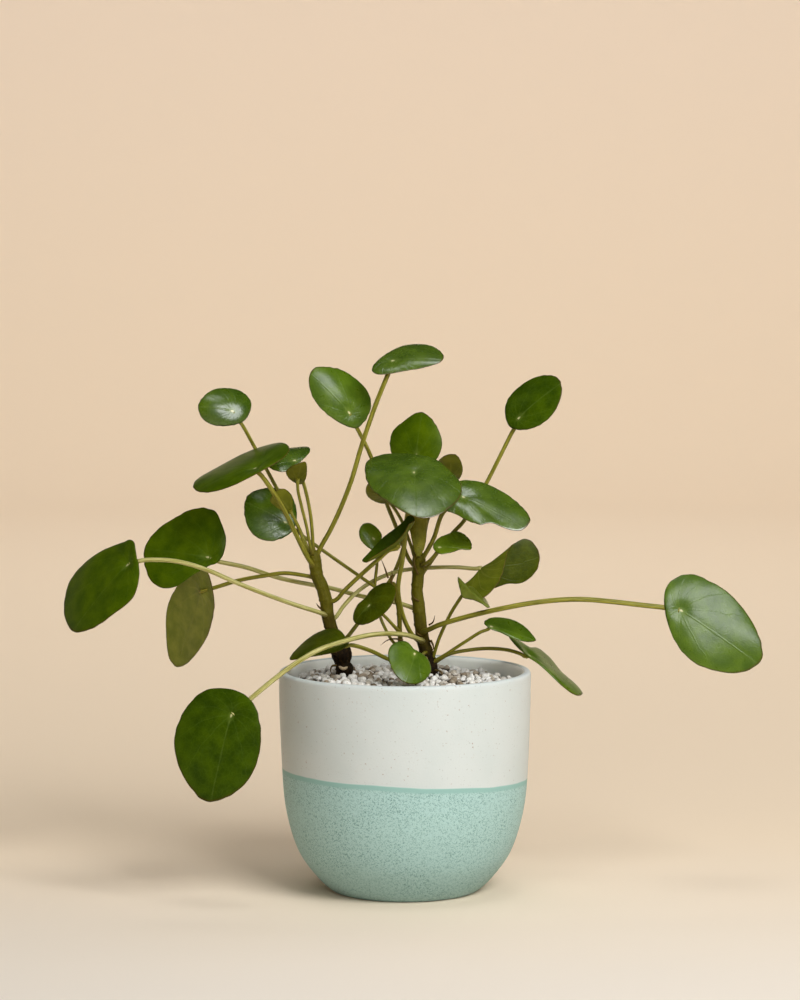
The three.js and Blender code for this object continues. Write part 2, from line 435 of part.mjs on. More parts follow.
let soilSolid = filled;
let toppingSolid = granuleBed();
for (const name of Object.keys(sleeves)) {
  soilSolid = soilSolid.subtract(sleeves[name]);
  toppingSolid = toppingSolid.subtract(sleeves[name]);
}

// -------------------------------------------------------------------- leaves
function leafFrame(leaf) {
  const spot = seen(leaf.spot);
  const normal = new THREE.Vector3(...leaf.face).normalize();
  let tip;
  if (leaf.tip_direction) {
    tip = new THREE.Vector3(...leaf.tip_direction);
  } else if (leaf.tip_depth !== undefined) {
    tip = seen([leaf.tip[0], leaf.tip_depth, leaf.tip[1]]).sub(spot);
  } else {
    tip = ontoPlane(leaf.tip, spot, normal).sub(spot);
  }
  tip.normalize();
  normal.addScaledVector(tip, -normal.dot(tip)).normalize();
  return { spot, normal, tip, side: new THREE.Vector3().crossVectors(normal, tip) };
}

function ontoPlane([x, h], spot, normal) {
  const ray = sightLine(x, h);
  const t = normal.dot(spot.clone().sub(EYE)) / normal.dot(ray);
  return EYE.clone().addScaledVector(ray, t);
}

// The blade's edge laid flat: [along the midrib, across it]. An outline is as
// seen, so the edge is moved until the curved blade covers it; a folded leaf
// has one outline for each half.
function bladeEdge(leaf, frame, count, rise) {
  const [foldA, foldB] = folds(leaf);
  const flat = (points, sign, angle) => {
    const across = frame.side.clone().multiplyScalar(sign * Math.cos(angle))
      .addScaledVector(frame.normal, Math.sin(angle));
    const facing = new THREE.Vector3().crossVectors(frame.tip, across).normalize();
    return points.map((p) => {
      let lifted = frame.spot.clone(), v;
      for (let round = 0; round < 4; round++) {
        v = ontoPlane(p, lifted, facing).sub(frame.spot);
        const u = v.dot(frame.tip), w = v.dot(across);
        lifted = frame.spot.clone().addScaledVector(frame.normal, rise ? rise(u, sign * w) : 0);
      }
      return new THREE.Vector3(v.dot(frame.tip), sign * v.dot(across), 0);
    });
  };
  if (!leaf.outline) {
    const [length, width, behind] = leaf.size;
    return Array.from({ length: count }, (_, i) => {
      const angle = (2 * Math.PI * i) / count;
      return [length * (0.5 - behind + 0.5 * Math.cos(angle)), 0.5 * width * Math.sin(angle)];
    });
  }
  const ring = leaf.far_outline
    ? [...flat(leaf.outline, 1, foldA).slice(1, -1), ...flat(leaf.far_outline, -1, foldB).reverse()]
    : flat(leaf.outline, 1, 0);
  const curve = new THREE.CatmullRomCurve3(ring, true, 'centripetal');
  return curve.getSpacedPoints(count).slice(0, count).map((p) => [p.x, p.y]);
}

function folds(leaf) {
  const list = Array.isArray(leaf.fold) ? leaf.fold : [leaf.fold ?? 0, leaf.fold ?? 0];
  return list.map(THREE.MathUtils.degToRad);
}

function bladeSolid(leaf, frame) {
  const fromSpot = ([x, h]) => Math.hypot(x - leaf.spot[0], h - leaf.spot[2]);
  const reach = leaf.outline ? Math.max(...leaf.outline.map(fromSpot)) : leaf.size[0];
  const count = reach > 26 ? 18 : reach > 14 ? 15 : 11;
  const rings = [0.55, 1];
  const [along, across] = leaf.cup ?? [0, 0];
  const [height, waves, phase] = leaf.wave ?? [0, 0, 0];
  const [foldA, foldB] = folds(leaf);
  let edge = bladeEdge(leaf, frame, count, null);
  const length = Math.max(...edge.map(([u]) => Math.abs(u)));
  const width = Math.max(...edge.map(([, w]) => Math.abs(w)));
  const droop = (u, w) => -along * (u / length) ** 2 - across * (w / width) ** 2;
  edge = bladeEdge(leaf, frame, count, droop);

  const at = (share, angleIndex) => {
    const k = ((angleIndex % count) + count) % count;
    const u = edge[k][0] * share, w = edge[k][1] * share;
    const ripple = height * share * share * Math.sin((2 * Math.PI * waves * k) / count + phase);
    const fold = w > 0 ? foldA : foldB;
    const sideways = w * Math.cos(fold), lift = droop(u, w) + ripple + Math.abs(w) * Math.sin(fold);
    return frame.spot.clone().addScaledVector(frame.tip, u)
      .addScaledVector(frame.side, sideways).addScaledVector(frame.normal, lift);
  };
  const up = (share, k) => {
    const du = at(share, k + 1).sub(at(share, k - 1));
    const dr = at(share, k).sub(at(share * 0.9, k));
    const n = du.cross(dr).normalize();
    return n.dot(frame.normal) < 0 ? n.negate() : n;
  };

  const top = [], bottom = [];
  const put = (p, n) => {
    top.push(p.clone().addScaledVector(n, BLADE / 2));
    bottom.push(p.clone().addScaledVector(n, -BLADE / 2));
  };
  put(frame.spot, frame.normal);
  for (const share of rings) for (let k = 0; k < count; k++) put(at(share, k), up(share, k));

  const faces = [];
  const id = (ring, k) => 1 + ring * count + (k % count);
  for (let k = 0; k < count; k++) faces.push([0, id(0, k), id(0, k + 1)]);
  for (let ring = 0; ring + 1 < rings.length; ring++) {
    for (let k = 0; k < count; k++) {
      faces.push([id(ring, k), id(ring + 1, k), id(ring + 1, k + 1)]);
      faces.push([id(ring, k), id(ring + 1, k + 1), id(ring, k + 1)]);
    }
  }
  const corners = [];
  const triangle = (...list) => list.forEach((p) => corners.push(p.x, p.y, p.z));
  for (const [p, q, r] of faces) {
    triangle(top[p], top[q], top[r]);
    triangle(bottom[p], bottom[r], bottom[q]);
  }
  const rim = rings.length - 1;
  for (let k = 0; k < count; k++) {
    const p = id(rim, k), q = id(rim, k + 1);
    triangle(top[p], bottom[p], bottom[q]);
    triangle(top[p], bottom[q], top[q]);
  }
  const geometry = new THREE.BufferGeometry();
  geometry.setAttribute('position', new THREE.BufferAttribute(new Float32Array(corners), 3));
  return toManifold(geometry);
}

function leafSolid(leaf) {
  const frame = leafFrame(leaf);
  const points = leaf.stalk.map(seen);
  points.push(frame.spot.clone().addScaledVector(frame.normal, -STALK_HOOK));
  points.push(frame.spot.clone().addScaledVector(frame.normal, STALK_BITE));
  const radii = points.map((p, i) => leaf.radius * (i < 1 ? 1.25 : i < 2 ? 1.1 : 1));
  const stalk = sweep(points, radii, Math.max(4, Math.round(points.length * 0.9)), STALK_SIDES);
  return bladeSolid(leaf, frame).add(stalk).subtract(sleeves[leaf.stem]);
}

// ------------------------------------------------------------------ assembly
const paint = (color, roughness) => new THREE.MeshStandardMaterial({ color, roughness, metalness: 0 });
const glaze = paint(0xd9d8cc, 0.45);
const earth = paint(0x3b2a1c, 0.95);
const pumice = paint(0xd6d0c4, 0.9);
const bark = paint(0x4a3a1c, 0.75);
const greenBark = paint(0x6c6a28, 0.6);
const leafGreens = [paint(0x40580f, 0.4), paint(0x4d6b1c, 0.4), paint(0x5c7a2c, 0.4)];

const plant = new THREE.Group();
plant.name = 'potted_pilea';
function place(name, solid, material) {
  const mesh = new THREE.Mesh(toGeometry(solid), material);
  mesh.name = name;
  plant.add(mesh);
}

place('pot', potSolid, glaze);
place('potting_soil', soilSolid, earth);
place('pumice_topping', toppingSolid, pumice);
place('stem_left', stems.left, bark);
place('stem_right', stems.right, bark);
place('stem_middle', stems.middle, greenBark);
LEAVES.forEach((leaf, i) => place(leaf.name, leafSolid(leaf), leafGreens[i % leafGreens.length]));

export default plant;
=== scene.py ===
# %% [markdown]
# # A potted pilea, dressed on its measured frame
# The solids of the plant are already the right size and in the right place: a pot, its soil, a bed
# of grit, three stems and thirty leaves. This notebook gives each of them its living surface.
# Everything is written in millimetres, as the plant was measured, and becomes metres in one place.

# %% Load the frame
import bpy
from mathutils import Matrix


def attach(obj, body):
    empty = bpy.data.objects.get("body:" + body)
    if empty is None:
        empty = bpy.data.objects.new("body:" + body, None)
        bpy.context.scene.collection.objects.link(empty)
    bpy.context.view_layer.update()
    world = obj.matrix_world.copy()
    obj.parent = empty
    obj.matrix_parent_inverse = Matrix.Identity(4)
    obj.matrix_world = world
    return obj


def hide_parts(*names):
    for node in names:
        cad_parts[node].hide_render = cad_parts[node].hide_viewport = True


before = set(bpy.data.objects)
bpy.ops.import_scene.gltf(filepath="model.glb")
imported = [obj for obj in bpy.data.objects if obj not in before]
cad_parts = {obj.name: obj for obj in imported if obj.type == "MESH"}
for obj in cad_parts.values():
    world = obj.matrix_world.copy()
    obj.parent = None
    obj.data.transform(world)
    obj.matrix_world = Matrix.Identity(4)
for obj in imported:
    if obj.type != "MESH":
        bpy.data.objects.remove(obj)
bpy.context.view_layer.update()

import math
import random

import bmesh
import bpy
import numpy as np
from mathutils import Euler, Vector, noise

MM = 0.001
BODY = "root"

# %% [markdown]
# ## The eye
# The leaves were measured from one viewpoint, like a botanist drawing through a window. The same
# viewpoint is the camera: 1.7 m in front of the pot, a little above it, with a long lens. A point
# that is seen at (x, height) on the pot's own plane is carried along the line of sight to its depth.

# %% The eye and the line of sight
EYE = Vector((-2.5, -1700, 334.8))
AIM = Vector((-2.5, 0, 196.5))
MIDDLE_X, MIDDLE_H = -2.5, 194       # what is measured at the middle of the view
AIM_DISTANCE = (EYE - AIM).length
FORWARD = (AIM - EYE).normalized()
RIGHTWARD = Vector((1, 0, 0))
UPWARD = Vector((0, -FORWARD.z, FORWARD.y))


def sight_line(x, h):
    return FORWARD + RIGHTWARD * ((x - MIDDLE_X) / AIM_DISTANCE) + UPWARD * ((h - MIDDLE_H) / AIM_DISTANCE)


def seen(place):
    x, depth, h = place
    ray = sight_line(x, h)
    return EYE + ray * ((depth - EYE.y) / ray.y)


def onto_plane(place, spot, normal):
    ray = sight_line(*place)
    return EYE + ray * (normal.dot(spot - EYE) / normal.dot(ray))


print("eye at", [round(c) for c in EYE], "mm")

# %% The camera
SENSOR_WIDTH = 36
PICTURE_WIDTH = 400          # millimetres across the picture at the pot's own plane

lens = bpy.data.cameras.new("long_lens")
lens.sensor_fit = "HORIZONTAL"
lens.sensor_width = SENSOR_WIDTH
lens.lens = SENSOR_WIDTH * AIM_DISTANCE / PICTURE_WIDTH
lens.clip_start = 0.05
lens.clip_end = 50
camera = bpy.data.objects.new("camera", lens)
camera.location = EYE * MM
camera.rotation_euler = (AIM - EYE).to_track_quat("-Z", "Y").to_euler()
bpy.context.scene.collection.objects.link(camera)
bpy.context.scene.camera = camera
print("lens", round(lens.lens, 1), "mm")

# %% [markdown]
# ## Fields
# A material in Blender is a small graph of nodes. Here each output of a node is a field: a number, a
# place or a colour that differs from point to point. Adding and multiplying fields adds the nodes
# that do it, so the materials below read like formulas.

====

Exercise brief
Copy each line of the listing that includes "objects".

Answer to this exercise
    empty = bpy.data.objects.get("body:" + body)
        empty = bpy.data.objects.new("body:" + body, None)
        bpy.context.scene.collection.objects.link(empty)
before = set(bpy.data.objects)
imported = [obj for obj in bpy.data.objects if obj not in before]
        bpy.data.objects.remove(obj)
camera = bpy.data.objects.new("camera", lens)
bpy.context.scene.collection.objects.link(camera)